For publishers and authors, book discovery is a continual challenge. Sites like Amazon, Goodreads, and Smashwords contain hundreds of millions of books, which makes the task of connecting a reader to the right read difficult amid the clutter. This week, Barnes and Noble released a new app called Browsery that seeks to solve that problem by creating a community that offers recommendations to one another.

It’s not a new concept; for example, Goodreads lets you track your progress in your current read, while also showing what your friends are reading and recommending. There’s also Litsy (which was recently acquired by another cataloging site LibraryThing), that lets readers share images of what they’re reading along with short reviews. Then, of course, there are retailers like Amazon and Barnes and Noble, which have their own ecosystems of algorithm-driven recommendations and consumer reviews.

All of those sites rely on extensive communities to serve up recommendations to would-be readers, and by comparison, Browsery is a bit more constrained. The format is simple: a user asks a question — “What is your all-time favorite fantasy novel?” or “I’ve been enjoying time-travel books recently. Any suggestions?” — then other users can reply with a recommendation and a short blurb about why they like that book.

That back-and-forth interaction gives the app a more personal feel than similar sites. While Goodreads and Amazon (and even Barnes and Noble) pages focus on reviews, Browsery explicitly asks readers to provide a unique answer for a specific question. It’s one thing to draw up a list of books about time travel, but it’s another to recommend The Gone World for its interesting take on a procedural in which investigators can change the outcomes in the course of their investigation. The recommendations feel more weighty than simply seeing a book pop up in a search or appear in a news feed. The ability to ask open-ended questions (“What is your favorite book about Mars?”) as well as super specific ones (“Does anyone have any good urban fantasy series besides Mercy Thompson and Kate Daniels?”) allows for a variety of answers for people who are looking for something casually or something similar to their favorite novel.

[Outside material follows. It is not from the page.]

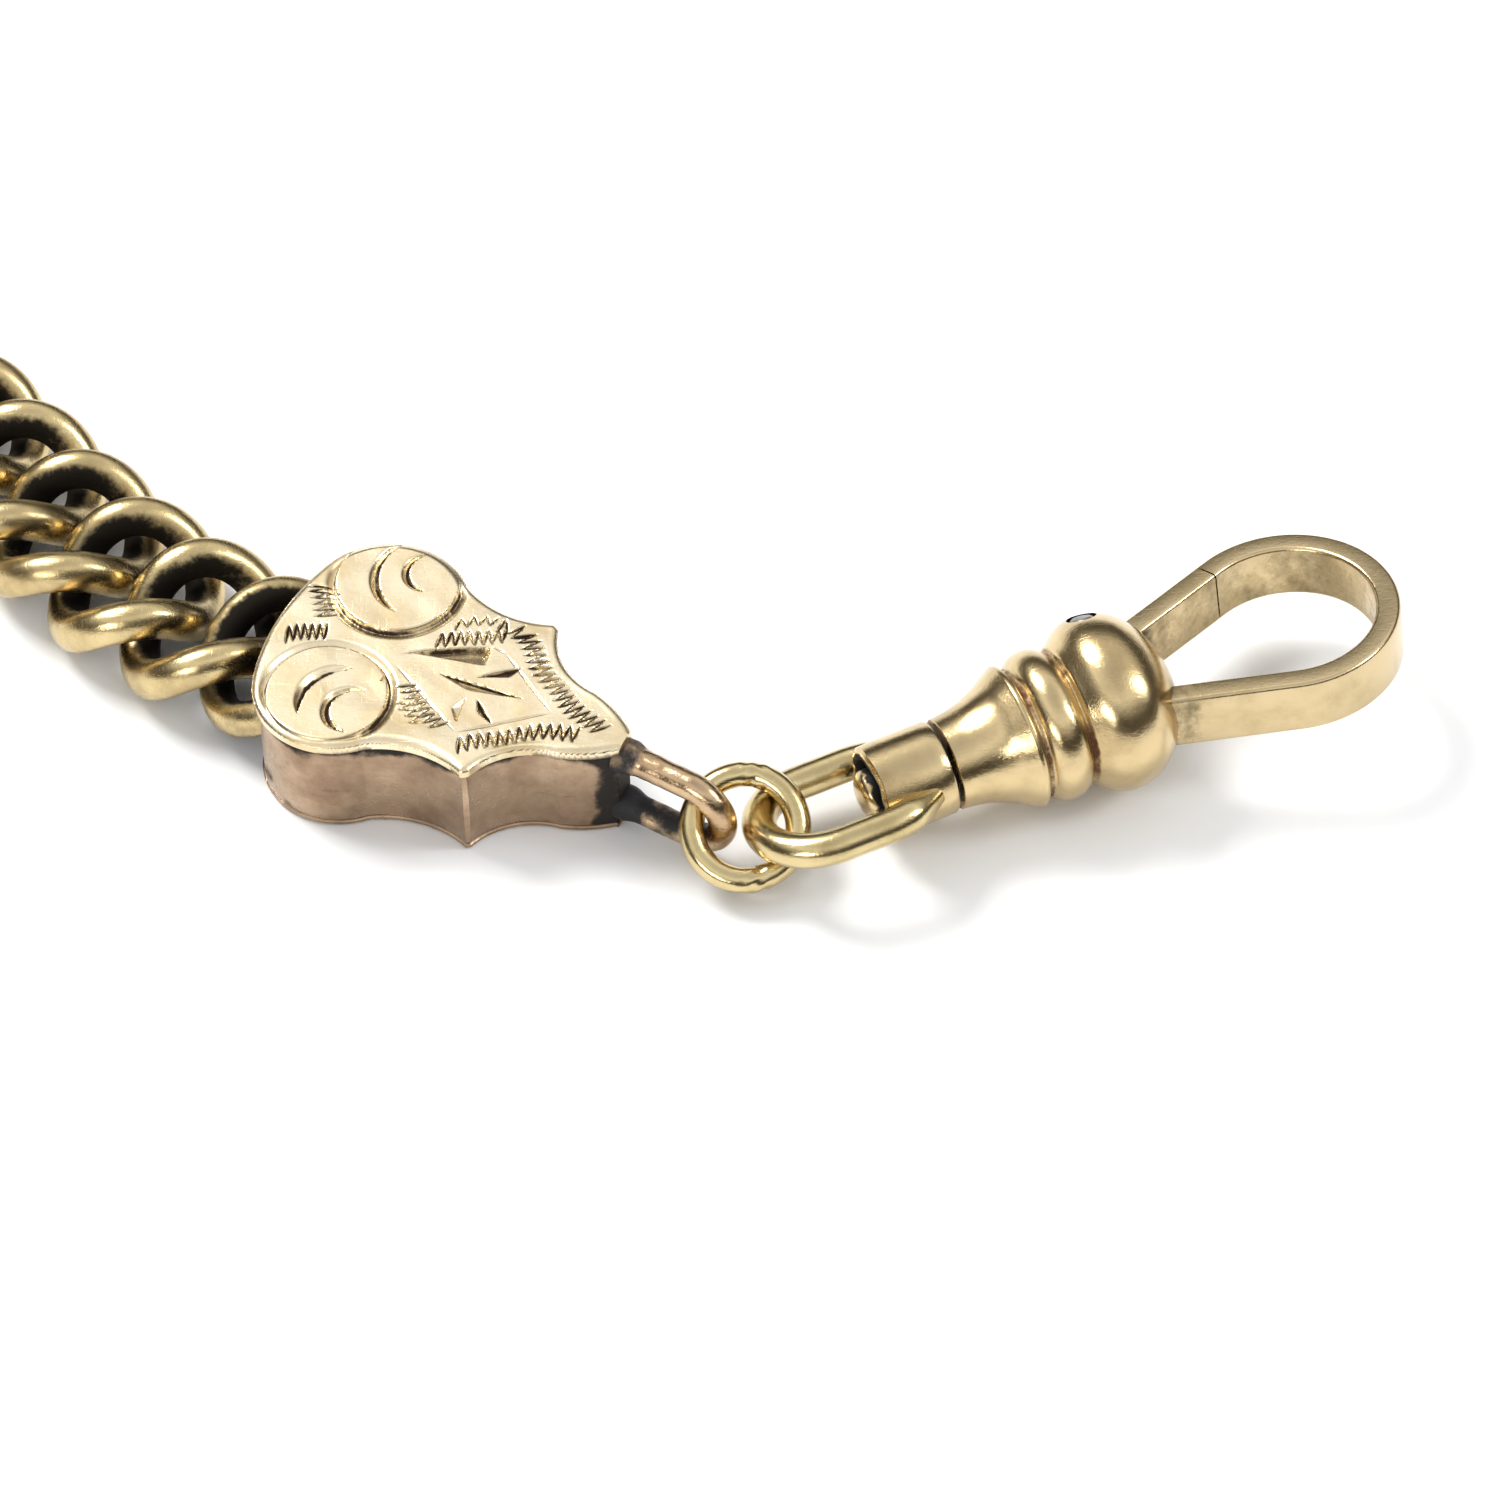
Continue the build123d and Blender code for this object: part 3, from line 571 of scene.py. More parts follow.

That specific focus on asking questions does mean that the app is pretty limited. You can add books to your profile, but the way to do that is a bit roundabout; it’s designed more to save recommendations that you want to check out rather than catalog your own personal library. There’s also no tracking feature like Goodreads has to ensure that you keep using the app every time you pick up a book. That’s unfortunate since it’s an indispensable feature in the Goodreads app that I use religiously to keep track of where I am in any of the half-dozen or so books that I’m reading at a given time. As with all apps, more features are likely to be added post-launch after more user feedback.